Sunday 24 June 2007

Day ? Happy Birthday Me!

Sorry folks for being away. I have Been fine, just writing in my journal at bedtime as too tired to start logging on here knowing I would then read everybody else BLOG too.

It's my Birthday today and had a really lovely day. David and the girls made me a vanilla coffee (firstly without the coffee!) and brought me my cards and pressies in bed. They bought me some lovely lightweight stripy pink PJ's which I will not be embarrassed to answer the door in, a crispy new Kitchen, Bedroom and Bathrooms magazine and Gok's book (How To Look Good Naked). When I got downstairs was also a huge exotic bouquet of flowers too. Inspired gifts just what I wanted. To be honest has some really lovely well thought out pressies from family and friends.

Later in the morning Olivia and I went to town under the guise of returning a few things and came back with six bags worth!!!!!!!! At some point I hope I will stop shopping, although it's better than eating. I like my bargains as you know and found most items in the sale, including a new work bag as my dated briefcase snapped after almost two years wear. I did not realise how dated I was using it as it seems most people just have large bags. It's large enough to get papers in but I have also decided I no longer need to carry the heavy crap I used to so will scale down.

Spent a fortune on matching underwear in my smaller size from good old M & S, and a few more holiday staples.

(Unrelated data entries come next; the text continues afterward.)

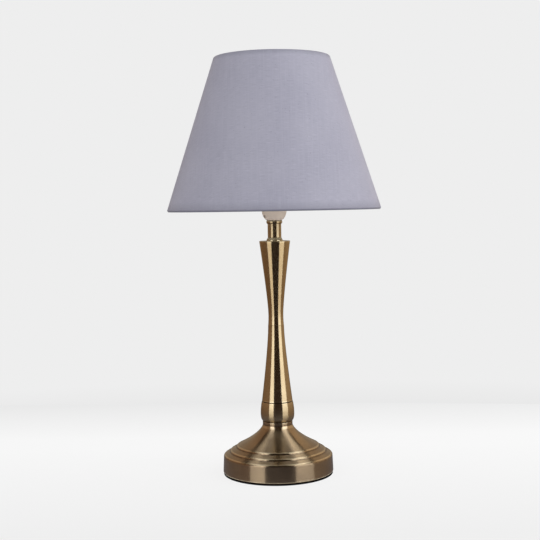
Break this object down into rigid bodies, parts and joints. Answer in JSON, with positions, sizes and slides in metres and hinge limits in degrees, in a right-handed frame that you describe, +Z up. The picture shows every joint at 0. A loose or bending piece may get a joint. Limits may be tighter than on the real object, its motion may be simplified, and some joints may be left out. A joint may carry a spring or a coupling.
{
  "type": "table lamp",
  "caption": "Table lamp: a stepped round base, a waisted turned stem and a tapered fabric shade over a screw-in candle bulb.",
  "frame": {"origin": "middle of the underside of the felt pad, on the surface that the lamp stands on", "axes": "+Z up along the lamp's own axis; -Y is the front, and +Y the back, where the lead enters"},
  "size_m": [0.2484, 0.2484, 0.4866],
  "materials": {
    "antique_brass": "brushed antique brass under satin lacquer",
    "felt": "black wool felt",
    "fibreboard": "pressed fibreboard, raw",
    "cast_iron": "as cast, painted black",
    "zinc_steel": "zinc plated",
    "plated_brass": "stamped, bright",
    "holder_plastic": "moulded, cream",
    "white_plastic": "moulded, white",
    "black_plastic": "moulded, black",
    "white_wire": "white powder coat",
    "shade_fabric": "woven, mauve grey",
    "shade_liner": "white styrene sheet",
    "opal": "opal polycarbonate",
    "aluminium": "bare",
    "bulb_glass": "black vitreous insulator",
    "lead_brown": "extruded, brown",
    "lead_blue": "extruded, blue",
    "lead_green": "extruded, green and yellow"
  },
  "bodies": {
    "root": {"foot_pad": "felt", "base_plate": "fibreboard", "base_shell": "antique_brass", "base_ballast": "cast_iron", "stem_rod": "zinc_steel", "rod_washer": "zinc_steel", "earth_tag": "plated_brass", "rod_lock_washer": "zinc_steel", "rod_nut": "zinc_steel", "cord_bush": "black_plastic", "terminal_block": "white_plastic", "terminal_screw_live": "zinc_steel", "terminal_screw_earth": "zinc_steel", "terminal_screw_neutral": "zinc_steel", "live_lead": "lead_brown", "neutral_lead": "lead_blue", "earth_lead": "lead_green", "foot_collar": "antique_brass", "lower_spindle": "antique_brass", "upper_spindle": "antique_brass", "neck_foot": "antique_brass", "neck_tube": "antique_brass", "neck_bead": "antique_brass", "holder_cap": "holder_plastic", "holder_lock_screw": "zinc_steel", "holder_insulator": "white_plastic", "holder_screw_live": "plated_brass", "holder_screw_neutral": "plated_brass", "holder_centre_contact": "plated_brass", "holder_thread_shell": "plated_brass", "holder_skirt": "holder_plastic"},
    "shade": {"shade_fitter_ring": "white_wire", "shade_spoke_1": "white_wire", "shade_spoke_2": "white_wire", "shade_spoke_3": "white_wire", "shade_bottom_ring": "white_wire", "shade_top_ring": "white_wire", "shade_liner": "shade_liner", "shade_cover": "shade_fabric"},
    "reducer": {"reducer_ring": "white_plastic"},
    "clamp": {"clamp_ring": "holder_plastic"},
    "bulb_tip": {"bulb_tip_contact": "zinc_steel"},
    "bulb": {"bulb_insulator": "bulb_glass", "bulb_cap": "zinc_steel", "bulb_housing": "white_plastic", "bulb_led_board": "aluminium", "bulb_dome": "opal"}
  },
  "joints": [
    {"name": "bulb_rise", "type": "slide", "parent": "root", "child": "bulb_tip", "axis": [0, 0, 1], "range_m": [0, 0.01128]},
    {"name": "bulb_turn", "type": "hinge", "parent": "bulb_tip", "child": "bulb", "pos_m": [0, 0, 0.35], "axis": [0, 0, 1], "range_deg": [0, 1440]},
    {"name": "shade_lift", "type": "slide", "parent": "root", "child": "shade", "axis": [0, 0, 1], "range_m": [0, 0.028]},
    {"name": "ring_turn", "type": "hinge", "parent": "shade", "child": "reducer", "pos_m": [0, 0, 0.322], "axis": [0, 0, 1], "range_deg": [0, 1080]},
    {"name": "ring_rise", "type": "slide", "parent": "reducer", "child": "clamp", "axis": [0, 0, 1], "range_m": [0, 0.006]}
  ],
  "couplings": [
    {"joint": "bulb_turn", "follows": "bulb_rise", "rad_per_m": 2226.5},
    {"joint": "ring_turn", "follows": "ring_rise", "rad_per_m": 3141.6}
  ]
}
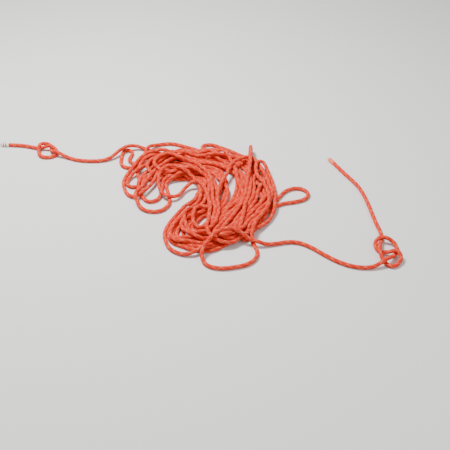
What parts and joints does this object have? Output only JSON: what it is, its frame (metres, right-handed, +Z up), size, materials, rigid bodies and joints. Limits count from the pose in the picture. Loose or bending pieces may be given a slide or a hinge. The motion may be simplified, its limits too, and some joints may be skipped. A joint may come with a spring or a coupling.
{
  "type": "dynamic climbing rope",
  "caption": "Dynamic kernmantle climbing rope lying in a loose horseshoe heap, its ends run out and tied in an overhand and a figure-eight knot.",
  "frame": {"origin": "on the ground under the heap, at the rest face", "axes": "+X to the right along the rope's spread, +Y away from the viewer, +Z up"},
  "size_m": [1.0699, 0.5023, 0.0401],
  "materials": {
    "sheath": "woven polyamide",
    "core": "plied polyamide yarn",
    "marker": "single yarn",
    "end_sleeve": "shrunk film",
    "end_seal": "melted polyamide"
  },
  "bodies": {
    "root": {"far_bight_core_strands": "core", "far_bight_marker_thread": "marker", "far_bight_sheath": "sheath", "inner_left_bight_core_strands": "core", "inner_left_bight_marker_thread": "marker", "inner_left_bight_sheath": "sheath", "left_end_seal": "end_seal", "left_end_sleeve": "end_sleeve", "left_knot_core_strands": "core", "left_knot_marker_thread": "marker", "left_knot_sheath": "sheath", "left_lead_core_strands": "core", "left_lead_marker_thread": "marker", "left_lead_sheath": "sheath", "left_tail_core_strands": "core", "left_tail_marker_thread": "marker", "left_tail_sheath": "sheath", "lower_left_bight_core_strands": "core", "lower_left_bight_marker_thread": "marker", "lower_left_bight_sheath": "sheath", "near_bight_core_strands": "core", "near_bight_marker_thread": "marker", "near_bight_sheath": "sheath", "near_left_bight_core_strands": "core", "near_left_bight_marker_thread": "marker", "near_left_bight_sheath": "sheath", "outer_turn_core_strands": "core", "outer_turn_marker_thread": "marker", "outer_turn_sheath": "sheath", "right_end_seal": "end_seal", "right_end_sleeve": "end_sleeve", "right_knot_core_strands": "core", "right_knot_marker_thread": "marker", "right_knot_sheath": "sheath", "right_lead_core_strands": "core", "right_lead_marker_thread": "marker", "right_lead_sheath": "sheath", "right_tail_core_strands": "core", "right_tail_marker_thread": "marker", "right_tail_sheath": "sheath", "rope_heap": "sheath", "side_bight_core_strands": "core", "side_bight_marker_thread": "marker", "side_bight_sheath": "sheath", "small_fold_core_strands": "core", "small_fold_marker_thread": "marker", "small_fold_sheath": "sheath"}
  },
  "joints": []
}
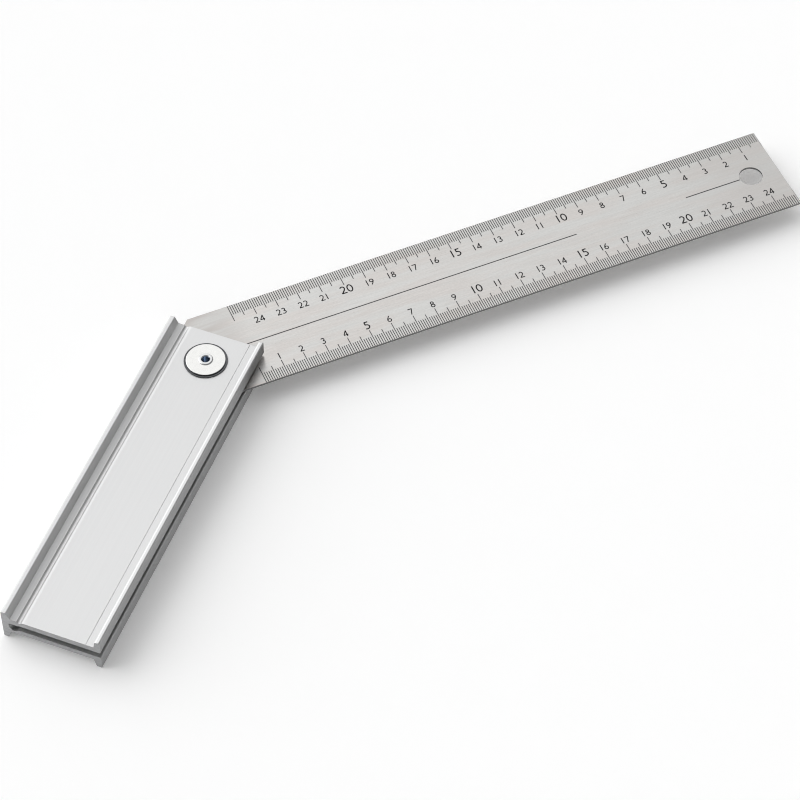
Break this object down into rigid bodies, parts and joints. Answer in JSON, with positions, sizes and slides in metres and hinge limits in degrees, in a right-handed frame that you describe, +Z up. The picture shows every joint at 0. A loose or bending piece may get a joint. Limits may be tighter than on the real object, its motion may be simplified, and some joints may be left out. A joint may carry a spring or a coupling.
{
  "type": "adjustable set square",
  "caption": "Adjustable set square: a steel rule blade, graduated along both edges, swings on a riveted friction pivot out of a slotted aluminium stock.",
  "frame": {"origin": "middle of the open tool's bounding box, on the surface that the stock's feet stand on", "axes": "+X along the blade from the pivot to its square end, +Z up, square to the blade's scaled face, +Y in the blade's plane towards its far edge"},
  "size_m": [0.3902, 0.1454, 0.0166],
  "materials": {
    "anodised_aluminium": "satin natural anodised extrusion, square sawn ends",
    "brushed_stainless": "brushed along its length, dark etched scales",
    "plated_steel": "bright nickel plating",
    "spring_steel": "bright spring steel",
    "washer_nylon": "black nylon",
    "zinc_steel": "zinc plated"
  },
  "bodies": {
    "stock": {"stock": "anodised_aluminium", "pivot_rivet": "plated_steel", "cover_disc": "plated_steel", "spring_washer": "spring_steel", "upper_friction_washer": "washer_nylon", "lower_friction_washer": "washer_nylon", "backing_washer": "zinc_steel"},
    "blade": {"blade": "brushed_stainless"}
  },
  "joints": [
    {"name": "blade_pivot", "type": "hinge", "parent": "stock", "child": "blade", "pos_m": [-0.07491, 0.04556, 0.0083], "axis": [0, 0, 1], "range_deg": [-135, 0]}
  ]
}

Later in the afternoon two friends, their partners and children came round and I prepared a great buffet spread. I prepared lots of it last night to save time and did a selection of adult treats and child friendly party food. I eventually had a vegetable pack more so I could have a sit down with them, rather than being hungry. Last night and today did not feel tempted to eat although I thought on my Birthday would give myself a meal off. I am happily back in my NOT AN OPTION mindset and just want to get the job done now.

Lessons Learned Today -

1. Although I over catered, I did think about not trying to produce too much waste.
2. I made sure David (next two days lunch!) & guests went home with pack up for school/work the next day to minimise waste.
3. Realising still food left and knowing nobody else will eat certain things, have made up a large parcel for David to take to work for work colleagues to tomorrow. I still hate waste after all! LOL
4. Realised that pre-LL I would of picked and ate my way through making the buffet, laying out today and through the evening until I felt uncomfortable. My mentality WAS, I just can't leave it! Anything still left would be stored in the fridge for the next few days as I would refuse to throw anything away. Looking at it with the benefit of hindsight, I allowed myself to be a dustbin.
5. Happily No Alcohol.
6.While packing the food away, I have found myself saying to the girls one minute do you want anymore of something when in reality they would get it themselves as been doing all afternoon. Then on the opposite side of the coin said to Olivia when it was clear she had had enough, I can save some for you for another day or depending on what the food item is Mummy could make that for you another day, you don't have to eat it now. I think the second options are much better and the last thing I want is to put my food issues on them.
7. Following on from that I think I finally I understand that in this day and age as a family we are lucky enough to not have the food run out!!!!! If I am full but loved the flavour of something I could 1.STOP, 2. Make it another day or Visit the restaurant another time. 3. I do not need to eat whatever it is until I can't breath in fear I would never taste such a thing again.

Now I am unsure what I will do when I can eat again and not on management as that's where the hard work starts, but I am determined to be aware of my eating. I will cross that bridge then and try and remember days like this when I have been so happy and in control.

A very positive day it has to be said and unlike the smoked salmon trigger, I will not be putting my face in the fridge!!!!!

I am off upstairs to look at my purchases and clear some space off the bed so David can eventually get in it too. Also need to log that David has been and continues to be such a star and I hope I can prove to him how much I really appreciate him and love him for all of his support.

2 comments:

Guinea said...

Happy birthday.

Well done on a great day.

Like you I also worry about how my eating habbits will change through management. I still have the same urges to go and eat what I like and only avoid them because of the LL programme. When I'm off I don't know what I'll do.

. said...

Glad to hear that you had a lovely birthday - best wishes to you x

You did very well the whole day, very strong indeed. I love your list of lessons you've learned - very thought provoking.